Teeing off an hour before the leaders with newcomer Sam Burns of LSU, Woods was attired in his traditional Sunday red shirt, black pants and black hat. He got the big gallery going by pouring in a 20-foot birdie putt at the par-4 first hole and added two more before dropping a shot at the par-4 ninth to turn in 2-under 33.
After nice up-and-down par-saves at 10 and 13, Woods canned an 18-foot birdie putt at the par-4 14th to pull within four of the lead. Then he reached the famed Bear Trap – 15-16-17 – which torments every player.
For the second time in the tournament, Woods found water off the tee at the par-3 15th and sustained a double-bogey. He followed with a three-putt bogey at the par-4 16th and was a combined 8-over on those holes for the week.
It should be noted that 17 ranked as the toughest hole on the course and all three finished in the top four.
Woods gave himself good birdie looks at the last two holes and two-putted for pars. Competing under pressure on Sunday in front of thousands of spectators for the first time in three years was no small accomplishment and should help him going forward. Especially since water came into play on 15 holes.
Unlike a week ago, Woods looked comfortable, confident and relished being in contention. All are great signs as he gears up for the Masters in four weeks.
“My body feels good,” Woods said. “I just need to keep it strong.”
Which is why he will likely spend more time at the gym than the course the next few days.
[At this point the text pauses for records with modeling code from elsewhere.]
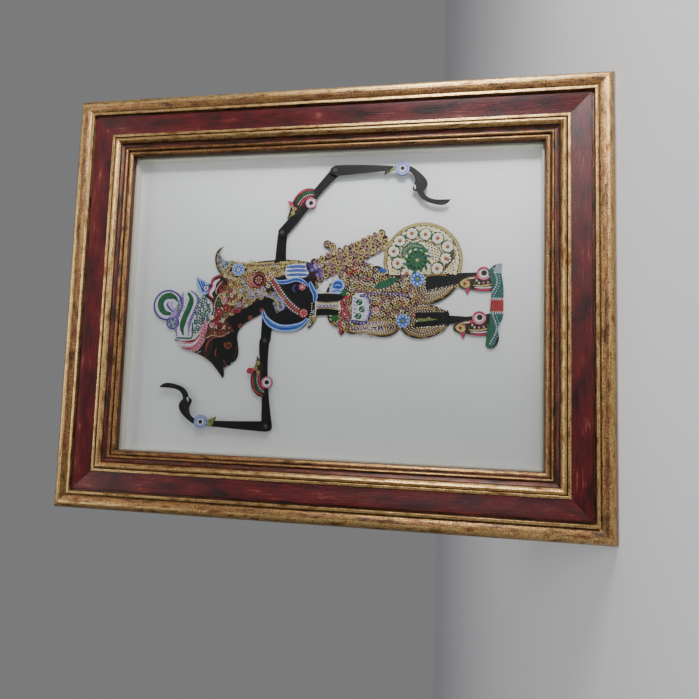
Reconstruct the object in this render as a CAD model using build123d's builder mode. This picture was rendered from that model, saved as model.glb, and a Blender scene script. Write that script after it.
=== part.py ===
from build123d import *
import os

# Framed shadow puppet: a flat, pierced and painted leather figure with four arm hinges, set
# behind glass in a mitred picture moulding. Millimetres. +Z is up, the picture faces -Y, and the
# origin is where the wall nail bears: the top inside of the hanger ring, on the back plane y = 0.

# ---- driving sizes -------------------------------------------------------------------------
# The figure is drawn 256 mm tall, in millimetres from the middle of the picture.
drawn_height = 256.0
figure_height = 256.0
figure_scale = figure_height / drawn_height
figure_span = 200.0 * figure_scale        # wrist to elbow, arms as displayed
side_margin = 10.0                        # figure to sight edge, left and right
end_margin = 21.0                         # figure to sight edge, top and bottom

leather = 0.9                             # puppet plates
pad_thickness = 0.8                       # foam pads behind the figure
pad_radius = 4.0
plate_gap = 0.4                           # body plate to upper arms
rivet_radius = 0.9
rivet_head_radius = 1.6
rivet_head_thickness = 0.5
rivet_clearance = 0.05                    # radial, in the plate that turns
rivet_head_gap = 0.1
rivet_pass_gap = 0.3                      # a forearm passes this far over a shoulder rivet

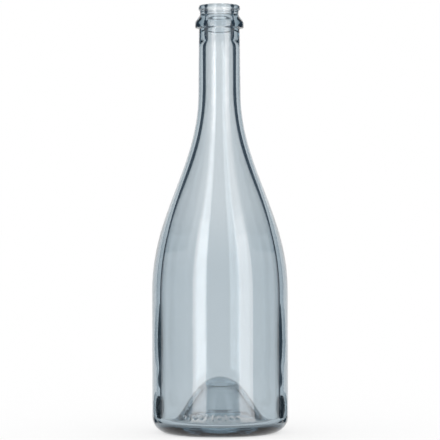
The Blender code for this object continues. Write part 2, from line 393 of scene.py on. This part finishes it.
def bottle_mesh():
    """The closed skin of the glass: rings of vertices from the punt's crown to the dome's."""
    punt = punt_outline()
    foot = foot_outline(punt)
    rest = np.vstack([outside_outline(), inside_outline()])

    punt_radius, punt_height, punt_turn = turned(punt, PLAIN_TURN)
    radius, height, turn = turned(foot, FINE_TURN)
    on_wall = radius > MARK_INNER_RADIUS
    height = height + knurl_lift(radius, height, turn)
    radius = radius + np.where(on_wall, mark_lift(height, turn), 0)
    points = [
        np.array([[0, 0, PUNT_DEPTH * MM]]),
        placed(punt_radius, punt_height + punt_lift(punt_radius, punt_turn), punt_turn),
        placed(radius, height, turn),
        placed(*turned(rest, PLAIN_TURN)),
        np.array([[0, 0, DOME_CROWN * MM]]),
    ]

    punt_crown = 0
    punt_start = punt_crown + 1
    foot_start = punt_start + len(punt) * PLAIN_TURN
    rest_start = foot_start + len(foot) * FINE_TURN
    dome_crown = rest_start + len(rest) * PLAIN_TURN
    quads = np.vstack([
        ring_quads(punt_start, len(punt), PLAIN_TURN),
        ring_quads(foot_start, len(foot), FINE_TURN),
        ring_quads(rest_start, len(rest), PLAIN_TURN),
    ])
    split = FINE_TURN // PLAIN_TURN
    triangles = np.vstack([
        fan_strip(foot_start, foot_start - PLAIN_TURN, PLAIN_TURN, split, fine_first=False),
        fan_strip(rest_start - FINE_TURN, rest_start, PLAIN_TURN, split, fine_first=True),
        crown_strip(punt_crown, punt_start, PLAIN_TURN)[:, [0, 2, 1]],
        crown_strip(dome_crown, dome_crown - PLAIN_TURN, PLAIN_TURN),
    ])

    mesh = bpy.data.meshes.new("bottle_glass")
    mesh.from_pydata(np.vstack(points).tolist(), [], quads.tolist() + triangles.tolist())
    mesh.shade_smooth()
    return mesh


def add_object(name, mesh, material):
    """A new object of the scene, with this mesh and this material."""
    made = bpy.data.objects.new(name, mesh)
    bpy.context.scene.collection.objects.link(made)
    made.data.materials.append(material)
    return made


class Shade:
    """A socket in a material's node tree. Python arithmetic on it adds Math nodes."""

    def __init__(self, tree, socket=None):
        self.tree = tree
        self.socket = socket

    def node(self, kind, settings, sockets):
        """Adds a node: its settings first, then a value or a Shade for each of its sockets, which
        are given by name, or by place where two share a name."""
        made = self.tree.nodes.new(kind)
        for name, value in settings.items():
            setattr(made, name, value)
        for name, value in sockets.items():
            if isinstance(value, Shade):
                self.tree.links.new(value.socket, made.inputs[name])
            else:
                made.inputs[name].default_value = value
        return made

    def out(self, made, name):
        """The named output of a node as a Shade."""
        return Shade(self.tree, made.outputs[name])

    def maths(self, operation, other):
        """A Math node on this Shade and a number or another Shade."""
        made = self.node("ShaderNodeMath", {"operation": operation}, {0: self, 1: other})
        return self.out(made, "Value")

    def __add__(self, other):
        return self.maths("ADD", other)

    __radd__ = __add__

    def __mul__(self, other):
        return self.maths("MULTIPLY", other)

    __rmul__ = __mul__


def blank_material(name):
    """A new material whose node tree is empty, and a Shade to fill that tree with."""
    material = bpy.data.materials.new(name)
    material.use_nodes = True
    material.node_tree.nodes.clear()
    return material, Shade(material.node_tree)


def bottle_glass():
    """Clear glass with a grey-blue cast from its depth, and the faint ripple of moulded glass."""
    material, start = blank_material("clear_bottle_glass")
    place = start.node("ShaderNodeTexCoord", {}, {})
    streaks = start.node(
        "ShaderNodeMapping", {}, {"Vector": start.out(place, "Object"), "Scale": RIPPLE_STRETCH}
    )
    ripple = start.node("ShaderNodeTexNoise", {}, {
        "Vector": start.out(streaks, "Vector"),
        "Scale": RIPPLE_SCALE, "Detail": RIPPLE_DETAIL, "Roughness": RIPPLE_ROUGHNESS,
    })
    bump = start.node("ShaderNodeBump", {}, {
        "Strength": RIPPLE_STRENGTH, "Distance": RIPPLE_HEIGHT, "Height": start.out(ripple, "Fac"),
    })
    surface = start.node("ShaderNodeBsdfPrincipled", {}, {
        "Base Color": GLASS_CLEAR, "Roughness": 0.0, "IOR": GLASS_IOR,
        "Transmission Weight": 1.0, "Normal": start.out(bump, "Normal"),
    })
    depth = start.node(
        "ShaderNodeVolumeAbsorption", {}, {"Color": GLASS_CAST, "Density": GLASS_DENSITY}
    )
    start.node("ShaderNodeOutputMaterial", {}, {
        "Surface": start.out(surface, "BSDF"), "Volume": start.out(depth, "Volume"),
    })
    return material


bottle = add_object("bottle_glass", bottle_mesh(), bottle_glass())
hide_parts("glass_bottle")
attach(bottle, "root")

# The floor and the white surround
# A wide matt white sheet in a white surround that lights it evenly from all sides. It also glows
# as if lit from below, with painted shade under the bottle where it glows less, and it keeps the
# bottle's own faint shadow.

FLOOR_HALF = 20.0
WHITE = (1.0, 1.0, 1.0, 1.0)
TABLE_GLOW = 0.7
# Painted shade under the bottle: the radii over which the glow comes back, and the share of it left
# at the centre
PAINTED_SHADE_RADII = (0.034, 0.042)
PAINTED_SHADE_SHARE = 0.3


def light_table():
    """Matt white sheet lit from below: most of what the camera, a reflection or the glass sees
    of it is its own even white, and the rest is the light that falls on it. Under the bottle,
    out to the heel, its own white is dimmer: painted shade under the bottle."""
    material, start = blank_material("white_light_table")
    path = start.node("ShaderNodeLightPath", {}, {})
    seen = (start.out(path, "Is Camera Ray") + start.out(path, "Is Glossy Ray")
            + start.out(path, "Is Transmission Ray"))
    sheet = start.node("ShaderNodeBsdfDiffuse", {}, {"Color": WHITE, "Roughness": 0.0})
    glow = start.node("ShaderNodeEmission", {}, {"Color": WHITE, "Strength": 1.0})
    place = start.node("ShaderNodeTexCoord", {}, {})
    reach = start.node(
        "ShaderNodeVectorMath", {"operation": "LENGTH"}, {"Vector": start.out(place, "Object")}
    )
    # Painted shade: the glow falls to a share of itself under the bottle, out to the heel
    glow_with_painted_shade = start.node("ShaderNodeMapRange", {"interpolation_type": "SMOOTHSTEP"}, {
        "Value": start.out(reach, "Value"),
        "From Min": PAINTED_SHADE_RADII[0], "From Max": PAINTED_SHADE_RADII[1],
        "To Min": TABLE_GLOW * PAINTED_SHADE_SHARE, "To Max": TABLE_GLOW,
    })
    both = start.node("ShaderNodeMixShader", {}, {
        "Fac": seen * start.out(glow_with_painted_shade, "Result"),
        1: start.out(sheet, "BSDF"), 2: start.out(glow, "Emission"),
    })
    start.node("ShaderNodeOutputMaterial", {}, {"Surface": start.out(both, "Shader")})
    return material


floor_mesh = bpy.data.meshes.new("floor")
floor_mesh.from_pydata(
    [(-FLOOR_HALF, -FLOOR_HALF, 0), (FLOOR_HALF, -FLOOR_HALF, 0),
     (FLOOR_HALF, FLOOR_HALF, 0), (-FLOOR_HALF, FLOOR_HALF, 0)],
    [], [(0, 1, 2, 3)],
)
floor = add_object("floor", floor_mesh, light_table())

world = bpy.data.worlds.new("white_surround")
bpy.context.scene.world = world
world.use_nodes = True
world.node_tree.nodes["Background"].inputs["Color"].default_value = WHITE
world.node_tree.nodes["Background"].inputs["Strength"].default_value = 1.0

# The camera
# A long lens at half the bottle's height, level, at a distance judged from the photograph. It
# stands a hair to the side and is rolled a little, as the bottle stands in the picture.

CAMERA_DISTANCE = 1.45
CAMERA_HEIGHT = 0.147
CAMERA_ASIDE = 0.00015
CAMERA_ROLL = math.radians(0.14)
VIEW_WIDTH = 0.3053
SENSOR_WIDTH = 36.0

camera = bpy.data.objects.new("camera", bpy.data.cameras.new("camera"))
bpy.context.scene.collection.objects.link(camera)
camera.data.sensor_width = SENSOR_WIDTH
camera.data.lens = SENSOR_WIDTH * CAMERA_DISTANCE / VIEW_WIDTH
camera.location = (CAMERA_ASIDE, -CAMERA_DISTANCE, CAMERA_HEIGHT)
camera.rotation_euler = (math.pi / 2, CAMERA_ROLL, 0)
bpy.context.scene.camera = camera
bpy.context.scene.view_settings.view_transform = "Standard"

# The studio's cards
# Dark flags, side cards and wings behind the bottle draw the dark lines in its glass, skirts and
# floor shadows low down darken its flanks, and two tall softboxes in front leave the highlights.
# They keep their places round the camera, and only reflections and the glass see them.

CARD_STEPS = 16
CARD_DISTANCE = 0.5
FLANK = 0.043
FLOOR_GAP = 0.001
BLACK = (0.004, 0.007, 0.010)

# Flags and side cards: the distance at which they start on the floor, and the height of the head
FLAG_GREY = (0.030, 0.045, 0.060)
FLAG_ANGLES = (48.5, 53.5)
FLAG_FOOT = 0.1
FLAG_HEAD = 0.36
SIDE_GREY = (0.20, 0.25, 0.30)
SIDE_ANGLES = (54.0, 66.0)
SIDE_FOOT = 0.2
SIDE_HEAD = 0.7

# Wings, just inside the flags and side cards, and so are the skirts: heights and angles
WING_DISTANCE = CARD_DISTANCE - 0.01
WING_GREY = (0.060, 0.085, 0.110)
WING_ARCS = (
    (0.175, (48.5, 54.0)),
    (0.200, (46.5, 60.0)),
    (0.230, (43.0, 80.0)),
    (0.270, (39.0, 110.0)),
    (0.300, (35.5, 120.0)),
    (0.900, (35.5, 120.0)),
)

# Skirts: heights, and the angles of the back and of the side piece
SKIRT_ARCS = (
    (0.013, (46.0, 48.0), (57.0, 60.0)),
    (0.022, (40.5, 48.5), (55.0, 62.5)),
    (0.034, (37.5, 49.0), (54.0, 62.5)),
    (0.052, (40.0, 48.5), (55.0, 62.5)),
    (0.070, (46.0, 48.0), (57.0, 60.0)),
)

# Floor shadows: distances, and the angles of the back and of the side piece
SHADOW_ARCS = (
    (0.060, (34.0, 48.0), (54.0, 62.0)),
    (0.100, (34.0, 48.0), (54.0, 63.0)),
    (0.130, (32.0, 48.0), (54.0, 64.0)),
    (0.160, (30.0, 48.0), (53.0, 66.0)),
    (0.190, (28.0, 48.0), (52.0, 66.0)),
    (0.235, (28.5, 48.0), (52.0, 66.0)),
    (0.280, (31.0, 48.0), (53.0, 65.0)),
    (0.330, (36.0, 48.0), (55.0, 63.0)),
    (0.355, (42.0, 48.0), (56.0, 60.0)),
)

# Softboxes: they start near the bottle on the floor, and dim from part to part towards the head
SOFTBOX_DISTANCE = 0.32
SOFTBOX_FOOT = 0.11
SOFTBOX_HEIGHTS = (FLOOR_GAP, 0.29, 0.35, 0.8)
SOFTBOX_LEVELS = (1.0, 0.75, 0.5)
SOFTBOX_WHITE = (5.0, 4.7, 4.55)
SOFTBOX_ANGLES = {-1: (136.5, 158.0), 1: (127.0, 150.0)}


def floor_arc(distance, angles):
    """An arc just over the floor that lies in line with the arc of the same angles at the cards'
    distance, as the flank of the glass sees it: the angles grow by the difference between the
    two arc sines of the flank's radius over the distance."""
    turn = math.degrees(math.asin(FLANK / distance) - math.asin(FLANK / CARD_DISTANCE))
    return distance, FLOOR_GAP, (angles[0] + turn, angles[1] + turn)


def card(name, side, arcs, colour):
    """A card that runs from arc to arc round the bottle. Each arc is a distance from the
    bottle's axis, a height, and two angles that are counted in degrees from the direction
    behind the bottle, to the right for a side of 1 and to the left for -1."""
    rows = []
    for distance, height, angles in arcs:
        angle = side * np.radians(np.linspace(angles[0], angles[1], CARD_STEPS + 1))
        rows.append(np.column_stack([
            distance * np.sin(angle), distance * np.cos(angle), np.full(len(angle), height),
        ]))
    step = np.arange(CARD_STEPS)[None, :] + np.arange(len(arcs) - 1)[:, None] * (CARD_STEPS + 1)
    step = step.ravel()
    head_step = step + CARD_STEPS + 1
    faces = np.stack([step, step + 1, head_step + 1, head_step], axis=1)
    mesh = bpy.data.meshes.new(name)
    mesh.from_pydata(np.vstack(rows).tolist(), [], faces.tolist())

    material, start = blank_material(name)
    light = start.node("ShaderNodeEmission", {}, {"Color": (*colour, 1.0)})
    start.node("ShaderNodeOutputMaterial", {}, {"Surface": start.out(light, "Emission")})

    made = add_object(name, mesh, material)
    made.visible_camera = False
    made.visible_diffuse = False
    made.visible_shadow = False
    made.visible_volume_scatter = False
    made.parent = camera
    made.matrix_parent_inverse = camera.matrix_basis.inverted()


for side, name in ((-1, "left"), (1, "right")):
    card(
        f"flag_{name}", side,
        [floor_arc(FLAG_FOOT, FLAG_ANGLES), floor_arc(CARD_DISTANCE / 2, FLAG_ANGLES),
         floor_arc(CARD_DISTANCE, FLAG_ANGLES), (CARD_DISTANCE, FLAG_HEAD, FLAG_ANGLES)],
        FLAG_GREY,
    )
    card(
        f"side_{name}", side,
        [floor_arc(SIDE_FOOT, SIDE_ANGLES), floor_arc(CARD_DISTANCE, SIDE_ANGLES),
         (CARD_DISTANCE, SIDE_HEAD, SIDE_ANGLES)],
        SIDE_GREY,
    )
    card(
        f"wing_{name}", side,
        [(WING_DISTANCE, height, angles) for height, angles in WING_ARCS], WING_GREY,
    )
    for place, part in ((1, "back"), (2, "side")):
        card(
            f"skirt_{part}_{name}", side,
            [(WING_DISTANCE, arc[0], arc[place]) for arc in SKIRT_ARCS], FLAG_GREY,
        )
        card(
            f"floor_shadow_{part}_{name}", side,
            [floor_arc(arc[0], arc[place]) for arc in SHADOW_ARCS], BLACK,
        )
    angles = SOFTBOX_ANGLES[side]
    card(
        f"softbox_foot_{name}", side,
        [(SOFTBOX_FOOT, FLOOR_GAP, angles), (SOFTBOX_DISTANCE, FLOOR_GAP, angles)],
        SOFTBOX_WHITE,
    )
    for index, level in enumerate(SOFTBOX_LEVELS):
        card(
            f"softbox_{index + 1}_{name}", side,
            [(SOFTBOX_DISTANCE, height, angles) for height in SOFTBOX_HEIGHTS[index:index + 2]],
            [level * part for part in SOFTBOX_WHITE],
        )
No one knows his body better, and Woods is still building tournament endurance.
Another area of focus figures to be par-5 performance, one of his biggest strengths during his prime. Woods managed only one birdie at PGA National.
That said, his length and touch have returned. So has his ability to hit shots no one else can: high, low, left and right. Now it’s a matter of fine-tuning.
“Yea, my expectations have gone up,” said Woods. “I know it’s been a long time, but I remember how to do this.”